STATED PROBLEM
Find the word "three" in the records below. List each line containing it.

EXTRACTED RECORDS

====

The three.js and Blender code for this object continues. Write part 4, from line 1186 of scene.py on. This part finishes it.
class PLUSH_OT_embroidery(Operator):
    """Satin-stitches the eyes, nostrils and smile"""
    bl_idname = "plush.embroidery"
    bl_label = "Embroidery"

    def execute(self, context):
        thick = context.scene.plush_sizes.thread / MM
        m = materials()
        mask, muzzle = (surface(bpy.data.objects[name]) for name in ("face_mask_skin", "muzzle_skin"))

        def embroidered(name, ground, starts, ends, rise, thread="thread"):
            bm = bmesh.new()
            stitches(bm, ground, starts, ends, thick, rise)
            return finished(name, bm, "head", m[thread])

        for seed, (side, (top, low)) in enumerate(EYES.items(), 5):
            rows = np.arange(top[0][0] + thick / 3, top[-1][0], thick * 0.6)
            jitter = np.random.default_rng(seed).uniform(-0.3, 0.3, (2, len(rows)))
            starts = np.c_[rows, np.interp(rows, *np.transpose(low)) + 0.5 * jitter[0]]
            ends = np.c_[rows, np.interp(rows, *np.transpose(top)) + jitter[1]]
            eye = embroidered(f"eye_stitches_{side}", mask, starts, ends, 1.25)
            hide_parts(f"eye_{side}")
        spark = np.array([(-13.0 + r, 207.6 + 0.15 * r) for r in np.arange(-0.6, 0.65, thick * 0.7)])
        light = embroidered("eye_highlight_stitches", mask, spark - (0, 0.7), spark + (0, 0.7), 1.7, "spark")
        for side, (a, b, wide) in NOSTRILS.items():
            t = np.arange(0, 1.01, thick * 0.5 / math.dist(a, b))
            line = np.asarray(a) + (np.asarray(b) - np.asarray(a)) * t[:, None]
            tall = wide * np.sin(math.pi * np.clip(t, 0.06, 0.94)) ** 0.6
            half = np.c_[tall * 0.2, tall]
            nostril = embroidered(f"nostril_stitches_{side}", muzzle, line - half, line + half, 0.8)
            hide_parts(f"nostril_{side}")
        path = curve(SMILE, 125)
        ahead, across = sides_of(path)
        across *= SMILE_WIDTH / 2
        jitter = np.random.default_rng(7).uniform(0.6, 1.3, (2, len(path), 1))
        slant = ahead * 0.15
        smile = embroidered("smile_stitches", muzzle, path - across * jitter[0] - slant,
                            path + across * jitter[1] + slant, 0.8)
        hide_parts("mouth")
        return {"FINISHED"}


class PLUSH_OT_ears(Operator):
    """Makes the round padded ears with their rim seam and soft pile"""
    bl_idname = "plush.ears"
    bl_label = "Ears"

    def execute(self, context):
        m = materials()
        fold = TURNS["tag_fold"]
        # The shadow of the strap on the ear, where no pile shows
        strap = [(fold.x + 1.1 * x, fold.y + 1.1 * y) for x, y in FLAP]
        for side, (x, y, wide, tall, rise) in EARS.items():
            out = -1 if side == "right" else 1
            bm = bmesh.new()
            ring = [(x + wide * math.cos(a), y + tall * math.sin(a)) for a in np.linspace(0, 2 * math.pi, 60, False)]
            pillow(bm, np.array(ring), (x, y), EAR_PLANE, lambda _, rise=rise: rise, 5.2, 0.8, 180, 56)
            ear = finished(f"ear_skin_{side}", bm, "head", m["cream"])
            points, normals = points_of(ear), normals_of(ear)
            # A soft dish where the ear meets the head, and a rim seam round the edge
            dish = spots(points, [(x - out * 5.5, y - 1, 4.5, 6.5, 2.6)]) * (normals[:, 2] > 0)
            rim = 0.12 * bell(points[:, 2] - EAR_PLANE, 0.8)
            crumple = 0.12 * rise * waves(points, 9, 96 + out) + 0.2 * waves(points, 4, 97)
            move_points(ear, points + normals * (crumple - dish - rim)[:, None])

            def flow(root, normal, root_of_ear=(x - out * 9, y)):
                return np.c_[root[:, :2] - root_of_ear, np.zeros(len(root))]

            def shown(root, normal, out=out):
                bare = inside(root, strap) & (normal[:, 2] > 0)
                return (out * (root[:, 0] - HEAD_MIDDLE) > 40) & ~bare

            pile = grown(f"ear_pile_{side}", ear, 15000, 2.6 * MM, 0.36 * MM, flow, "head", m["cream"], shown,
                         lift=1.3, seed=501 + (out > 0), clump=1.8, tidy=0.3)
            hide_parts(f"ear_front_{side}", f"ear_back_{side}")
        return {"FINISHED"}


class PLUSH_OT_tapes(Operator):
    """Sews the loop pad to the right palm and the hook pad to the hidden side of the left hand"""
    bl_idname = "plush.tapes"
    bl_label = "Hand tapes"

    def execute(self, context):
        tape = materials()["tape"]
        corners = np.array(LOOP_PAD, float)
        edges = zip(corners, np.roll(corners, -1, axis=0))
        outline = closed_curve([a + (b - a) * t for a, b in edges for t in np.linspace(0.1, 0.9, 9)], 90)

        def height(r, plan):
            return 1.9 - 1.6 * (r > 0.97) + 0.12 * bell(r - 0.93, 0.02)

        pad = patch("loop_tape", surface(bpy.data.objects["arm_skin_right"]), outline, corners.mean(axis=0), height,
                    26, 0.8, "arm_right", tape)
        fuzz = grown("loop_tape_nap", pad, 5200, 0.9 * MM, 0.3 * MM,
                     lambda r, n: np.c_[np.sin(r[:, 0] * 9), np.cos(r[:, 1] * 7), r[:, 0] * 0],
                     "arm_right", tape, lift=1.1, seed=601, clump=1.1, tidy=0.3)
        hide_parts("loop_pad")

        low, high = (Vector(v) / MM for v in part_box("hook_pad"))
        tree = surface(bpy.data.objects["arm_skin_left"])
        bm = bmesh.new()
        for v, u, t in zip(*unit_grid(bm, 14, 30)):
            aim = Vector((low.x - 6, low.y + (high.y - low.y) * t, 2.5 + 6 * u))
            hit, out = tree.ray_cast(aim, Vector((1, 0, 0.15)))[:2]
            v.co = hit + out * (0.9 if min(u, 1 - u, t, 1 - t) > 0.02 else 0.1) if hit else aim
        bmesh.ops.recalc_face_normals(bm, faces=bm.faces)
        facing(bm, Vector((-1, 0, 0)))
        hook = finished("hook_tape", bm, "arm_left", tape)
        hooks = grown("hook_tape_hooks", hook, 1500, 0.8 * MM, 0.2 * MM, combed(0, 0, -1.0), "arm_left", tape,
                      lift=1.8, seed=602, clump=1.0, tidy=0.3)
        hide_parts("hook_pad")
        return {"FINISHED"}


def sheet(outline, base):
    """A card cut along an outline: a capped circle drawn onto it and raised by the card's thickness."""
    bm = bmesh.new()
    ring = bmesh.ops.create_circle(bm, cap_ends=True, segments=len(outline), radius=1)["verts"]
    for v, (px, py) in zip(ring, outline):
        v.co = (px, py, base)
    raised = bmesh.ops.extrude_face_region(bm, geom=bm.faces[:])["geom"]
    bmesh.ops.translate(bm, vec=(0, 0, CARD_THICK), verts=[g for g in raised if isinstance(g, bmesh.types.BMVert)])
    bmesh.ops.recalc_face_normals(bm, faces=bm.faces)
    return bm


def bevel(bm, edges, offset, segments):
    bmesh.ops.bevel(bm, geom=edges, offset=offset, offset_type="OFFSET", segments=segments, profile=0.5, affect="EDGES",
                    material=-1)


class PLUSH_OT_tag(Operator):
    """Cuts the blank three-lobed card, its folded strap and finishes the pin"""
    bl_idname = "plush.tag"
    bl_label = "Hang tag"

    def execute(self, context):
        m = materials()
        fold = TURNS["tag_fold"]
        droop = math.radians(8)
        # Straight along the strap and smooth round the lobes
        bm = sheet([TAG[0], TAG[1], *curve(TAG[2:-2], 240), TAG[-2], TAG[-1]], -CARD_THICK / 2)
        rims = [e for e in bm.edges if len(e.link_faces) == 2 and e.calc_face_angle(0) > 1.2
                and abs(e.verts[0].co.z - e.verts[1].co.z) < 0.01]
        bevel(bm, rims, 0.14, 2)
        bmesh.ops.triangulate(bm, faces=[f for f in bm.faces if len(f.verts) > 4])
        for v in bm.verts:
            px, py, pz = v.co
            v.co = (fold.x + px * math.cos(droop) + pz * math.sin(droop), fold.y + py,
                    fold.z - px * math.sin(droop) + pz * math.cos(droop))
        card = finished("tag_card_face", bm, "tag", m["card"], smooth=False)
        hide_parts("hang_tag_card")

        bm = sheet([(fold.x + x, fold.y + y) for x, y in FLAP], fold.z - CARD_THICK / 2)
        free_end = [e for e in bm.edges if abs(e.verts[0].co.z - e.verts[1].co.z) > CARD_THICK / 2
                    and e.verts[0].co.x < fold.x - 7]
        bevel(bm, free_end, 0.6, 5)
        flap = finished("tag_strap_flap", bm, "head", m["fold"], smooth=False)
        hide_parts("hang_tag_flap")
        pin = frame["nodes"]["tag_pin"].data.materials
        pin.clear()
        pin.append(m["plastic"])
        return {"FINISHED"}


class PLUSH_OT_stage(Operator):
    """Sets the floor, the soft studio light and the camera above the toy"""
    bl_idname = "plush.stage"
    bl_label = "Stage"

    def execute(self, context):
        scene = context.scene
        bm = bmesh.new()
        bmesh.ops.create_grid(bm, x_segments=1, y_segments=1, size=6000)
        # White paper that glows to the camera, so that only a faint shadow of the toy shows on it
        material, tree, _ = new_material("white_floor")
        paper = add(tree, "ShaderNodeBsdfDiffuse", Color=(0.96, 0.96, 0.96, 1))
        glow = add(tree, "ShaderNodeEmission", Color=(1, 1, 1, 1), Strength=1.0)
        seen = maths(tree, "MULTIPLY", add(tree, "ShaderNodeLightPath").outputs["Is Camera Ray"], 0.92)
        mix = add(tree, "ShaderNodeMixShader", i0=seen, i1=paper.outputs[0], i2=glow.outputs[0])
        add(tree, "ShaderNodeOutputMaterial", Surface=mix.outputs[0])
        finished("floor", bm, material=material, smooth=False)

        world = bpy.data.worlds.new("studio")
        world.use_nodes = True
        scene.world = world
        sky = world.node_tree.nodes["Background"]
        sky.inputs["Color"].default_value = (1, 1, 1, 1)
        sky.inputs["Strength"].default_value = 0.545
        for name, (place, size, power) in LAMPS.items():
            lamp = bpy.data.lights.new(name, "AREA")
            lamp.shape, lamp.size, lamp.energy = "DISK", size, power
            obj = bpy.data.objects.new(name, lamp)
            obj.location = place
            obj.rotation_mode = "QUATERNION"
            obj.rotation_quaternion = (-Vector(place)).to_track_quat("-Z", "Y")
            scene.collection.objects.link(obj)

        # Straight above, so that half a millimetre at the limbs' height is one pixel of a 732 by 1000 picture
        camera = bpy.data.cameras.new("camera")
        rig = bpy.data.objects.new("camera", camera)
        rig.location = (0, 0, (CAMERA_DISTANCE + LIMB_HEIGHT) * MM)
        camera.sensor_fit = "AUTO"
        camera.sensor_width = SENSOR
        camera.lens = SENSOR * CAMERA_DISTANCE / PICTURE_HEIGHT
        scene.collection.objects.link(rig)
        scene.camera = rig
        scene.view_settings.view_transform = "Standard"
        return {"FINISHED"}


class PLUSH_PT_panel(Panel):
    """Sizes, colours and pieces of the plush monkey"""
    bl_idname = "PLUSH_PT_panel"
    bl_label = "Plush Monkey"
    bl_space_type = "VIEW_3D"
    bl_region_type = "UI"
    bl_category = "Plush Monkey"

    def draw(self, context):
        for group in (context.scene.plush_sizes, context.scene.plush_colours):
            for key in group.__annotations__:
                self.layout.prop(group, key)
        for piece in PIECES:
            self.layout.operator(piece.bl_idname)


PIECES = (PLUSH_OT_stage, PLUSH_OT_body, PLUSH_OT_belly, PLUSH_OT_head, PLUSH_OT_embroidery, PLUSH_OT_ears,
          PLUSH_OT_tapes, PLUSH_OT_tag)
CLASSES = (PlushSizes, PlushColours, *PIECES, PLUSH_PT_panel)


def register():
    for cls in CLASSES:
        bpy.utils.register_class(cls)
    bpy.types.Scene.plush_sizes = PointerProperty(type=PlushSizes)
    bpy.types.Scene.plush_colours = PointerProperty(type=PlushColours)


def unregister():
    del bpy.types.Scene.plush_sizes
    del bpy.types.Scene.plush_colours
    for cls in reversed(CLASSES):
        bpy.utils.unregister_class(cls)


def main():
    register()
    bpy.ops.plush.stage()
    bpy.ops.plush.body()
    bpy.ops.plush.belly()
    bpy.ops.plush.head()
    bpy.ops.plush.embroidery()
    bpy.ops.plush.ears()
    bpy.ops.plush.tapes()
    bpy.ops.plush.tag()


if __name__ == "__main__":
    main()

====

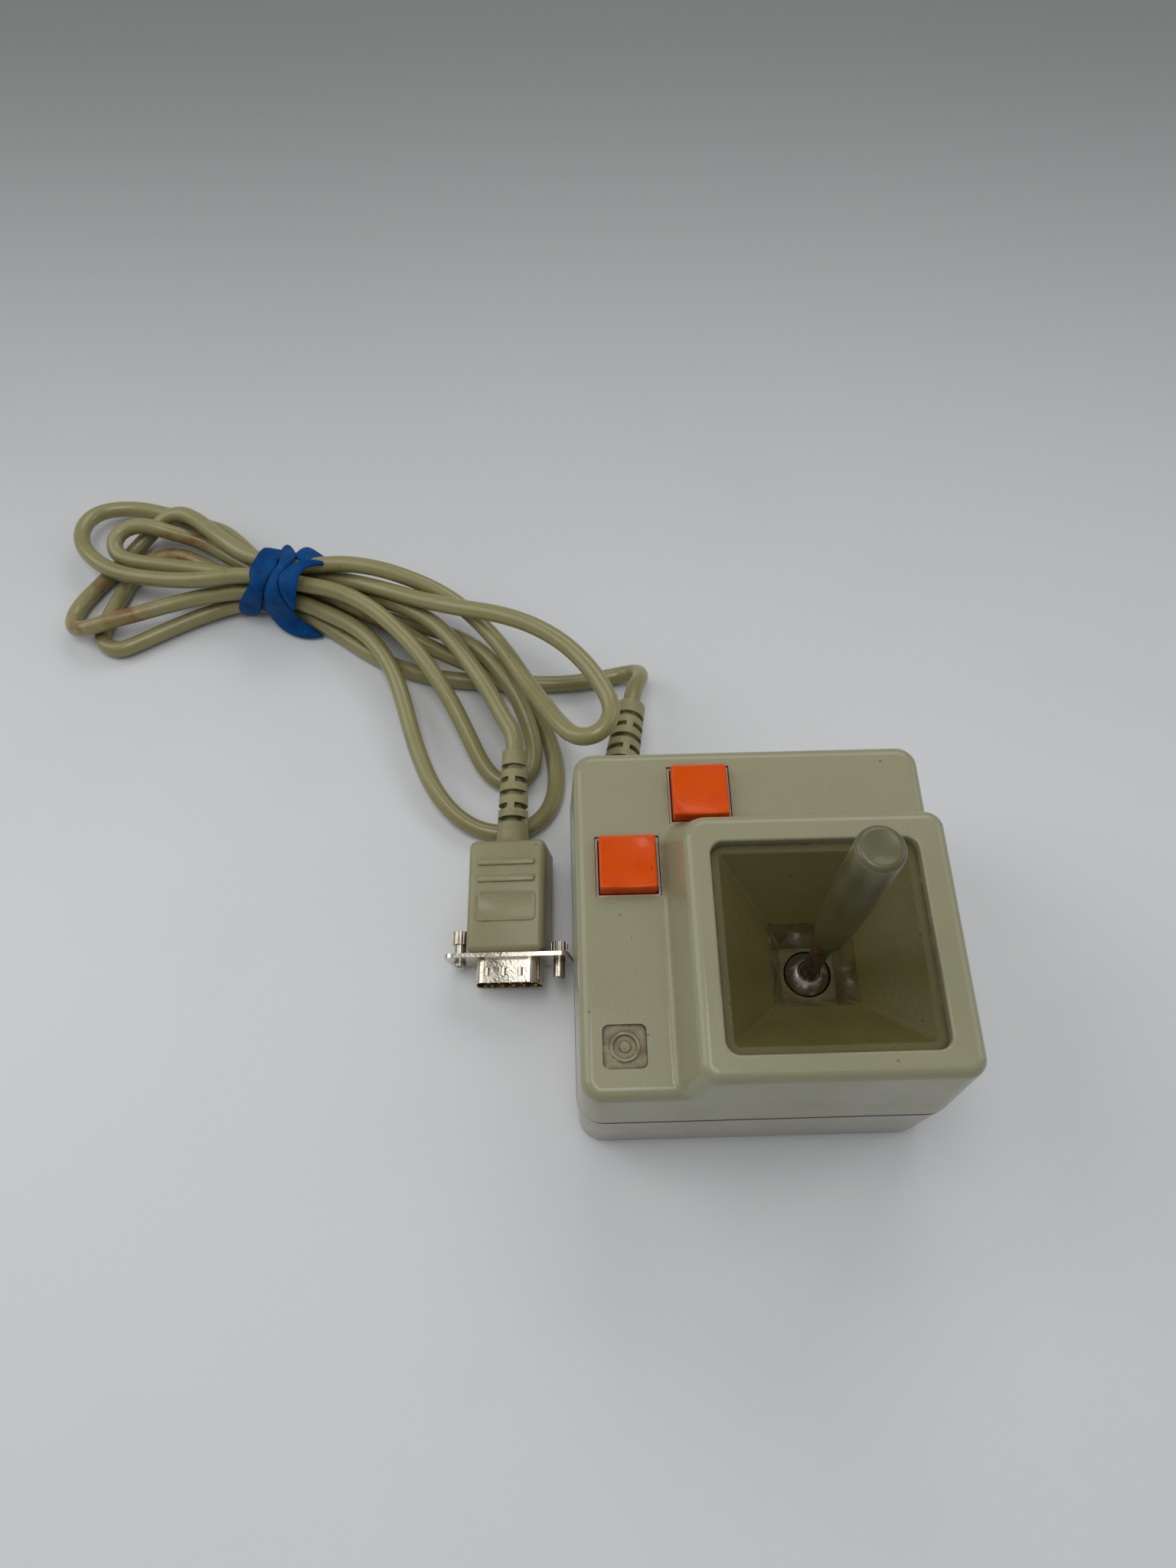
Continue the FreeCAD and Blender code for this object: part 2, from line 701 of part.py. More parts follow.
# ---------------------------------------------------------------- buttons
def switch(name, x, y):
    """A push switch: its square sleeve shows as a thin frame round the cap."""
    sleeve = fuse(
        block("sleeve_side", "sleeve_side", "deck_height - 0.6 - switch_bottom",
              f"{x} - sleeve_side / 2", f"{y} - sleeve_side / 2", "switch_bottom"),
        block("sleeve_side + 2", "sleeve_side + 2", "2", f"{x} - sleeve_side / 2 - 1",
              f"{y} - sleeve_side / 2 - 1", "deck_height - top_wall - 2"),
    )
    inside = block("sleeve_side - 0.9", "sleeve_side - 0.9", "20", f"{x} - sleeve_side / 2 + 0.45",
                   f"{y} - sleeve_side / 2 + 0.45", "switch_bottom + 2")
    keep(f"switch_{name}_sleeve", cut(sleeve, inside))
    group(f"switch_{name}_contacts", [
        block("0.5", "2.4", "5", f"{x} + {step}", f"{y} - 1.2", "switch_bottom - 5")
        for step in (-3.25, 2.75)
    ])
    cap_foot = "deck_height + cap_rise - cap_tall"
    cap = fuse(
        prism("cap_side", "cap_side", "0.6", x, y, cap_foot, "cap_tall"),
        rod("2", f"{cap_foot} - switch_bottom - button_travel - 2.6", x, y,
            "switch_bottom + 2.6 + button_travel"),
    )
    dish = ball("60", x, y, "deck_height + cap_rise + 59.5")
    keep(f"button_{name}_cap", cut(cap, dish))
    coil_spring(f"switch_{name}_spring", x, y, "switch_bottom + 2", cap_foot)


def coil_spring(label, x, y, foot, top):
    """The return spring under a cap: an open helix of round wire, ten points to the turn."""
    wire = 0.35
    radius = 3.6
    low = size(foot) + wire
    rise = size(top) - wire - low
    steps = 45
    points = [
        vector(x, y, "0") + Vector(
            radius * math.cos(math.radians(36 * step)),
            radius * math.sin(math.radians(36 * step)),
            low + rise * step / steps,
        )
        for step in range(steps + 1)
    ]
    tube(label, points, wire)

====

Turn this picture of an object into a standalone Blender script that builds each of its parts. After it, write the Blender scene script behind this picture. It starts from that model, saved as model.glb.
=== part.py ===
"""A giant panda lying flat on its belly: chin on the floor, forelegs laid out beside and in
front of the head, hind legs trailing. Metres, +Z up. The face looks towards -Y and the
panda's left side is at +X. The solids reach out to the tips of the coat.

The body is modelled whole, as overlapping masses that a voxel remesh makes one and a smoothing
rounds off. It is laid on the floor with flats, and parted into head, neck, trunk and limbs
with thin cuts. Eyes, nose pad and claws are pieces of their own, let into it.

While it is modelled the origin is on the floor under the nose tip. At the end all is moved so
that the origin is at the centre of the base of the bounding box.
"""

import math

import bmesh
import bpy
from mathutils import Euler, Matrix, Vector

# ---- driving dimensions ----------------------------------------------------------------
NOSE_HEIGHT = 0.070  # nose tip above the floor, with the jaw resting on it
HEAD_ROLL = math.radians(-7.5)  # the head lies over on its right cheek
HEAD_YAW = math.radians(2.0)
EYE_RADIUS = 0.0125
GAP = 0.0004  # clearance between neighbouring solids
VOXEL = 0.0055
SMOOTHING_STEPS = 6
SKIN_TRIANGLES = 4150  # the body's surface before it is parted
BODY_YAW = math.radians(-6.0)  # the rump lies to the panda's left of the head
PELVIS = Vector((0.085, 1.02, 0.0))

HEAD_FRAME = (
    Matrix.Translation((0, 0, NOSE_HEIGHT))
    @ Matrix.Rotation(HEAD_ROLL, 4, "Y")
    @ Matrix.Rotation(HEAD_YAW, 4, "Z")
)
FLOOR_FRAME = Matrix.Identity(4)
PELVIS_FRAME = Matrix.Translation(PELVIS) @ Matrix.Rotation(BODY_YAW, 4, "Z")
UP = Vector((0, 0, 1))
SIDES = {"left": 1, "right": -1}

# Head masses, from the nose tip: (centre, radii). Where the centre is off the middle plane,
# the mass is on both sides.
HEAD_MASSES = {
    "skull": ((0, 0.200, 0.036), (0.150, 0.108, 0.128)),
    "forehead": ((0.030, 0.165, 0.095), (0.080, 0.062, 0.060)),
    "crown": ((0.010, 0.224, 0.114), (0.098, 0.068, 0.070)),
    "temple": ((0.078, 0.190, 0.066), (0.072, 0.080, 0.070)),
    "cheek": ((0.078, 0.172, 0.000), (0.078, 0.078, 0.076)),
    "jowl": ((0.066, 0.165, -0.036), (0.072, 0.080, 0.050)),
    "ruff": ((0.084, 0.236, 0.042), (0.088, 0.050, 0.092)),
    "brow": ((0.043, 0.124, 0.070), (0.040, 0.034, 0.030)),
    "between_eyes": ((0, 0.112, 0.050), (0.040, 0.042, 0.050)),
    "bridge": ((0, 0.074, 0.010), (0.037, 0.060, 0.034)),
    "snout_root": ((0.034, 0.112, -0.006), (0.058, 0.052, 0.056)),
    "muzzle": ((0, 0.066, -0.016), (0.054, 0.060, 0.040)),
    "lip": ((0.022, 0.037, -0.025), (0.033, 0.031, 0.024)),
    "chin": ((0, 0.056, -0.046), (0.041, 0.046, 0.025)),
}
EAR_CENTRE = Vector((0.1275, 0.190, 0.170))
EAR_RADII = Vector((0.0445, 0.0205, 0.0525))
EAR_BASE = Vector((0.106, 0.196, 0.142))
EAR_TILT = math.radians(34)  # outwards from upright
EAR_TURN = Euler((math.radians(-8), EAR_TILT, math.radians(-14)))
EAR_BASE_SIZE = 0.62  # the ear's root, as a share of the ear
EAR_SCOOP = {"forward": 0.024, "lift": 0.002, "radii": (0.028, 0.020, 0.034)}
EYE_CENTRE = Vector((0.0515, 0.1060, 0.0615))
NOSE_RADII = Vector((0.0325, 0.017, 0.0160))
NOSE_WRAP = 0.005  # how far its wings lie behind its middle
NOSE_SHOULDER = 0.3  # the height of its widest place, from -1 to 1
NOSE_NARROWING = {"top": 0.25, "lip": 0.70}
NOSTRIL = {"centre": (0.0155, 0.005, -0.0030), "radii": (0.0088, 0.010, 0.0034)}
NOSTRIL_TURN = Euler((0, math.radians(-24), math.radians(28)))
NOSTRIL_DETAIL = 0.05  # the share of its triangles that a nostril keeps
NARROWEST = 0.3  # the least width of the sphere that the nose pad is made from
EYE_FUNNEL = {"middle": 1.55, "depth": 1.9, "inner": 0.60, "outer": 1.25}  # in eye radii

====

SOLUTION TO THE PROBLEM
The three.js and Blender code for this object continues. Write part 4, from line 1186 of scene.py on. This part finishes it.
    """Cuts the blank three-lobed card, its folded strap and finishes the pin"""